§ **Information supplied**:
>>
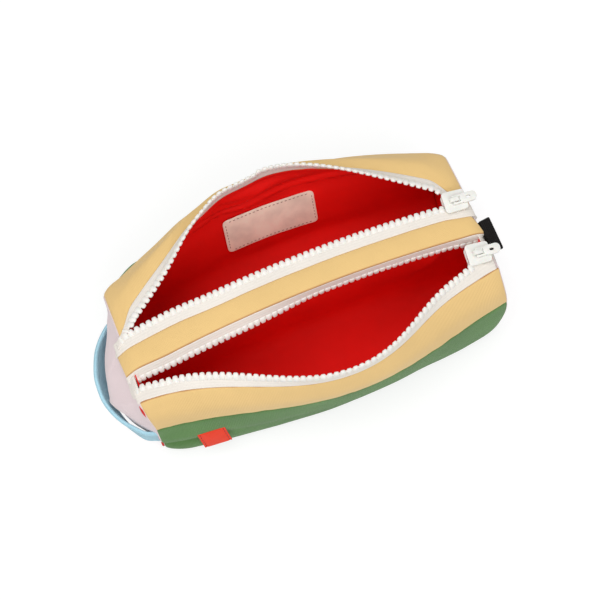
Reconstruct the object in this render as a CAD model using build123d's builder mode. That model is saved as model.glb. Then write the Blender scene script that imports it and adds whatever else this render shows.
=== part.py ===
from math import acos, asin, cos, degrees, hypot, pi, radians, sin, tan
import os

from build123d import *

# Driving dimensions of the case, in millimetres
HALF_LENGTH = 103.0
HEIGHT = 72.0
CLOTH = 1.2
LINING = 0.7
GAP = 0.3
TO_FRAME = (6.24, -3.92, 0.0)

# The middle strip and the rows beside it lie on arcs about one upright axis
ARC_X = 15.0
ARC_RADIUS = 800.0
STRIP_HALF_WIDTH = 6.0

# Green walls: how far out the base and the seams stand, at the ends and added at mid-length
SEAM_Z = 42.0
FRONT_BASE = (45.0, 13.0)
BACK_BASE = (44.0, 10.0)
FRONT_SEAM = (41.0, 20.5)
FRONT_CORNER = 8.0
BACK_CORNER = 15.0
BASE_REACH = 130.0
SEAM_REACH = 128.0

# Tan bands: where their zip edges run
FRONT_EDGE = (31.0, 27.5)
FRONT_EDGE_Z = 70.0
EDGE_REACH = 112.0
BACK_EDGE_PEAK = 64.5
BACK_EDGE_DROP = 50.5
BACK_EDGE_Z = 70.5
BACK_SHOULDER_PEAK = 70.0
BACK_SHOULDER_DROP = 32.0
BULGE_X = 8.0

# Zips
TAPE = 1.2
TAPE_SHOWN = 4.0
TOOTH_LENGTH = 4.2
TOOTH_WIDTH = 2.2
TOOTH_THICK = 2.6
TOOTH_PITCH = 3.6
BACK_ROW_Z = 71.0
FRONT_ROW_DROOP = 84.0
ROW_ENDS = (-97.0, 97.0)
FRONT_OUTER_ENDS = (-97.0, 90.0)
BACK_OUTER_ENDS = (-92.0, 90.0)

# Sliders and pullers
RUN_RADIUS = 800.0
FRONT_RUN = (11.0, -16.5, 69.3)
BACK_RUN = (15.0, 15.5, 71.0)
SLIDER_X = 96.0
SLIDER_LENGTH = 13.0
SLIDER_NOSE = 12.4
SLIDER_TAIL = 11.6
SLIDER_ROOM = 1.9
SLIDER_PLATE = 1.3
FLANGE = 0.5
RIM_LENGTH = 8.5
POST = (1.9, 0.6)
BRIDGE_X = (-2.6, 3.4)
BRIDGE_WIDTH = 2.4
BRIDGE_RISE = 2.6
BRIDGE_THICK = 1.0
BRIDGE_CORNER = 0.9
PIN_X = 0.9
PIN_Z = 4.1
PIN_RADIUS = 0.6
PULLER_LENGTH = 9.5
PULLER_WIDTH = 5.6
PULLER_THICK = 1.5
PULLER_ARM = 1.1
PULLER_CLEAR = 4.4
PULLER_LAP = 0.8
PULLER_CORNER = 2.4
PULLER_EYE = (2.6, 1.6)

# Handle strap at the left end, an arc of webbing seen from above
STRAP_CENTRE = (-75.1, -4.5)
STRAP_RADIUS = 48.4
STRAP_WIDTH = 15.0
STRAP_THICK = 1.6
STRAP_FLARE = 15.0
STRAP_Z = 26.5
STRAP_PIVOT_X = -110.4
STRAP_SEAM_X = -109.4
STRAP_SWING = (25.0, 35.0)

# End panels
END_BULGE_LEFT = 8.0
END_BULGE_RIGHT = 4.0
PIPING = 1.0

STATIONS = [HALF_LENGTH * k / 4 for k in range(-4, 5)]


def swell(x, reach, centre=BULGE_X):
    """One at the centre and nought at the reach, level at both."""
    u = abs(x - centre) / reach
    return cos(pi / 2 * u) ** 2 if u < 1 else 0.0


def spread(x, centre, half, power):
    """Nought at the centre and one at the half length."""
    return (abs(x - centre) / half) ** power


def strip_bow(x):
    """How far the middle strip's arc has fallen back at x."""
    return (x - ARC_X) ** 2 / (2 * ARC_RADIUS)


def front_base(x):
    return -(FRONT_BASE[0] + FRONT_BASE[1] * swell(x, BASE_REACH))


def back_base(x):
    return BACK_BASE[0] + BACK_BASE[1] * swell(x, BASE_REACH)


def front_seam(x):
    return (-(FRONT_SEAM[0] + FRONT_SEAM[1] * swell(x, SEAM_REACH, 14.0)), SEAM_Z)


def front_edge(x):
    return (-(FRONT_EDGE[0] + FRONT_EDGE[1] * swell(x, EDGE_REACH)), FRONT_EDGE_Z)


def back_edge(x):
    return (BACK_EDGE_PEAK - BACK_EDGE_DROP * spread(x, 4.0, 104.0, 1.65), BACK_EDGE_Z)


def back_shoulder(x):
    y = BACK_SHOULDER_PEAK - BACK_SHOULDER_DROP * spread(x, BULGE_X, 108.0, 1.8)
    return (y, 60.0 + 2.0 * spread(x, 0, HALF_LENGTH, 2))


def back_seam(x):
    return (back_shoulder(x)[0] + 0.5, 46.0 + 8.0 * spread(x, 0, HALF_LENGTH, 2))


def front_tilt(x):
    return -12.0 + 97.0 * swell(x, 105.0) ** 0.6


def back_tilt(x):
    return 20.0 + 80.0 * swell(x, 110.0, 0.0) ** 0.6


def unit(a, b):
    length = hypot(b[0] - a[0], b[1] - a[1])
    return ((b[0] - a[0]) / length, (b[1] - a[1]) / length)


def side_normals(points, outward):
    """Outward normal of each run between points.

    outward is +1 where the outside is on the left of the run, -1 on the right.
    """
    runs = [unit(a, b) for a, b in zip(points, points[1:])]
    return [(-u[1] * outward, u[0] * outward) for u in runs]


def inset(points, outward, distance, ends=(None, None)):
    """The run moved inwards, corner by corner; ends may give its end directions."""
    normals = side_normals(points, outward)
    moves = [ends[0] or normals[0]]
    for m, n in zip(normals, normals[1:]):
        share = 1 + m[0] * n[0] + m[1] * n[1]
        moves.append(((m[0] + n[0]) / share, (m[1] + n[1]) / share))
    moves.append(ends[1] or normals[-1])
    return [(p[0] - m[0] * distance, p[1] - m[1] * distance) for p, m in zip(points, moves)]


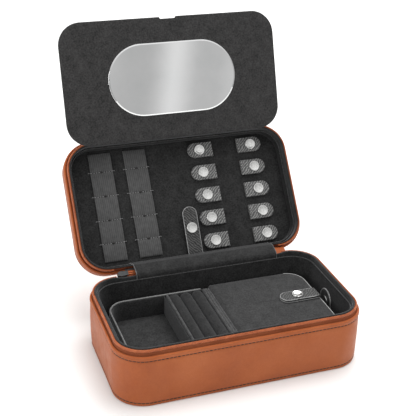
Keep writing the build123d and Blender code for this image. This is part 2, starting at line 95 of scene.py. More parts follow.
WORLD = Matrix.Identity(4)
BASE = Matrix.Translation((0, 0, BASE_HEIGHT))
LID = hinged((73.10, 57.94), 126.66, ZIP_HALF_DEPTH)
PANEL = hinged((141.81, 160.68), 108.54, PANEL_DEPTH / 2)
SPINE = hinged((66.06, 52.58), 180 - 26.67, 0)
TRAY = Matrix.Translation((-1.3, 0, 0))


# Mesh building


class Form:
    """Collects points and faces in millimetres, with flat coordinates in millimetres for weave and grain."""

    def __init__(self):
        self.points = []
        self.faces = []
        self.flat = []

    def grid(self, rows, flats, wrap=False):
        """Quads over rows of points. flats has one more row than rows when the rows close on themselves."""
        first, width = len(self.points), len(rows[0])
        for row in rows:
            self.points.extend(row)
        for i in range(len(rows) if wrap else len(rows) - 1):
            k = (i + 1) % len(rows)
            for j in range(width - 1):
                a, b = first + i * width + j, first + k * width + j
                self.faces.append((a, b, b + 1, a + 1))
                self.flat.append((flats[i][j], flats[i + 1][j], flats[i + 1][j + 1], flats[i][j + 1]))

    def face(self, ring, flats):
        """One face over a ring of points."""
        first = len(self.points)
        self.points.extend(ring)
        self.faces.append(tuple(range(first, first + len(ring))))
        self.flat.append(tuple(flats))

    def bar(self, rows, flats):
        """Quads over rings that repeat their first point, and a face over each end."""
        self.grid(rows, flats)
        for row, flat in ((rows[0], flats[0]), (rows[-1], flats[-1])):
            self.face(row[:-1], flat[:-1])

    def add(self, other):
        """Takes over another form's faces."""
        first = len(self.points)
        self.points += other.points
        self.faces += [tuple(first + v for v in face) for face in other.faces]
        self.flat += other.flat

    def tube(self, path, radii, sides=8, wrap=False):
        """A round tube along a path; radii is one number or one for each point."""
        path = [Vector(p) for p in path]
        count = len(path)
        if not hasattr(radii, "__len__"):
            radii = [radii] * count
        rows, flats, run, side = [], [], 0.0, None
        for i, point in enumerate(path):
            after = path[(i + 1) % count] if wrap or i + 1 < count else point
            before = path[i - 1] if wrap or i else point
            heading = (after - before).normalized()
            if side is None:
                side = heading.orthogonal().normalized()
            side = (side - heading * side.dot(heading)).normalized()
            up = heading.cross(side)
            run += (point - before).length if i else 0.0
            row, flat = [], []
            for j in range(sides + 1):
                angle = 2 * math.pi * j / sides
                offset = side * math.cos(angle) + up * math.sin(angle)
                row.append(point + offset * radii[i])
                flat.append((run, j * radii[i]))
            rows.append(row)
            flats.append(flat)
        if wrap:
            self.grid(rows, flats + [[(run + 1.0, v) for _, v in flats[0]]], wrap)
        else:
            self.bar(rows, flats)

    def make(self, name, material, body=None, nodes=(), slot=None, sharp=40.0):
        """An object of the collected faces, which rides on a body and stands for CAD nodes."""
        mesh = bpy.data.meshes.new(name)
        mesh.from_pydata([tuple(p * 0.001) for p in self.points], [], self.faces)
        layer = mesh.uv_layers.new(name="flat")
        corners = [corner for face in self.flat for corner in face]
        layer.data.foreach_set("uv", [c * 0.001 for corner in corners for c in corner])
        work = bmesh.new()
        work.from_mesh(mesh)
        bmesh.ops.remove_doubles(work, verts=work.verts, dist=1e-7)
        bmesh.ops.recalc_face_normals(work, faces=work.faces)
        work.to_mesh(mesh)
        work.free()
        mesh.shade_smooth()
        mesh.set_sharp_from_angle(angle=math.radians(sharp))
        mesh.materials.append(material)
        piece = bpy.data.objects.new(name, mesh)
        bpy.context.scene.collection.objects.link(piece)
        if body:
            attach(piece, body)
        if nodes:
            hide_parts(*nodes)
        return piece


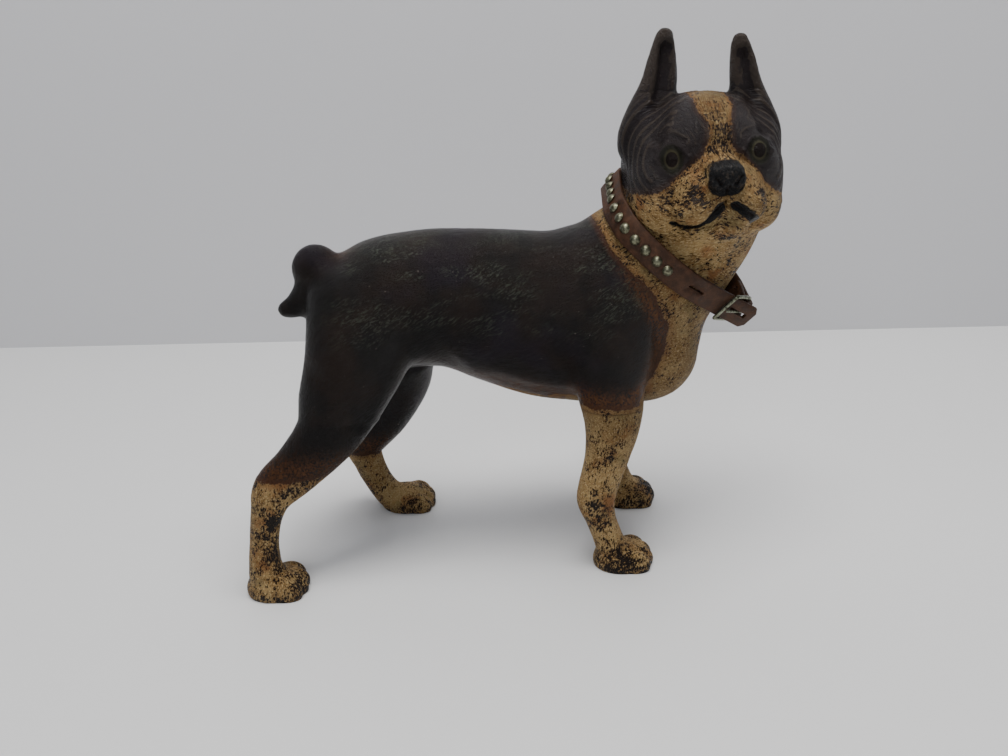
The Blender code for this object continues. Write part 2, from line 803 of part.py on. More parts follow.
<<
§ **Exercise description**: Print only the lines from the one with "hide_parts(*nodes)" to the end of the records, both included.

§ **Solution to this task**:
            hide_parts(*nodes)
        return piece


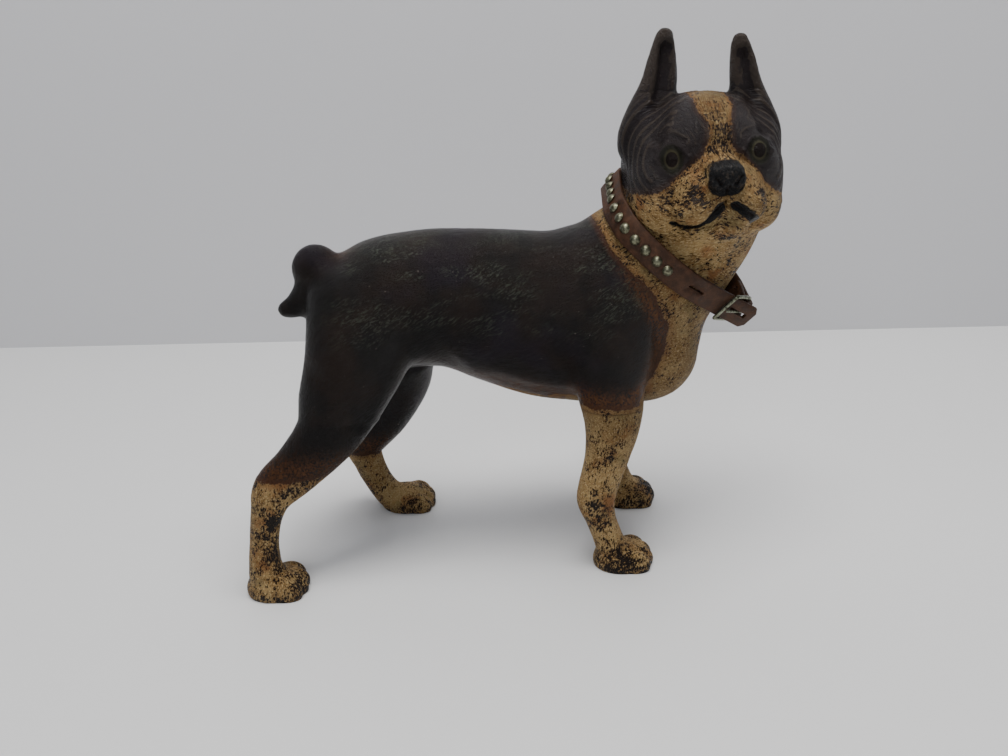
The Blender code for this object continues. Write part 2, from line 803 of part.py on. More parts follow.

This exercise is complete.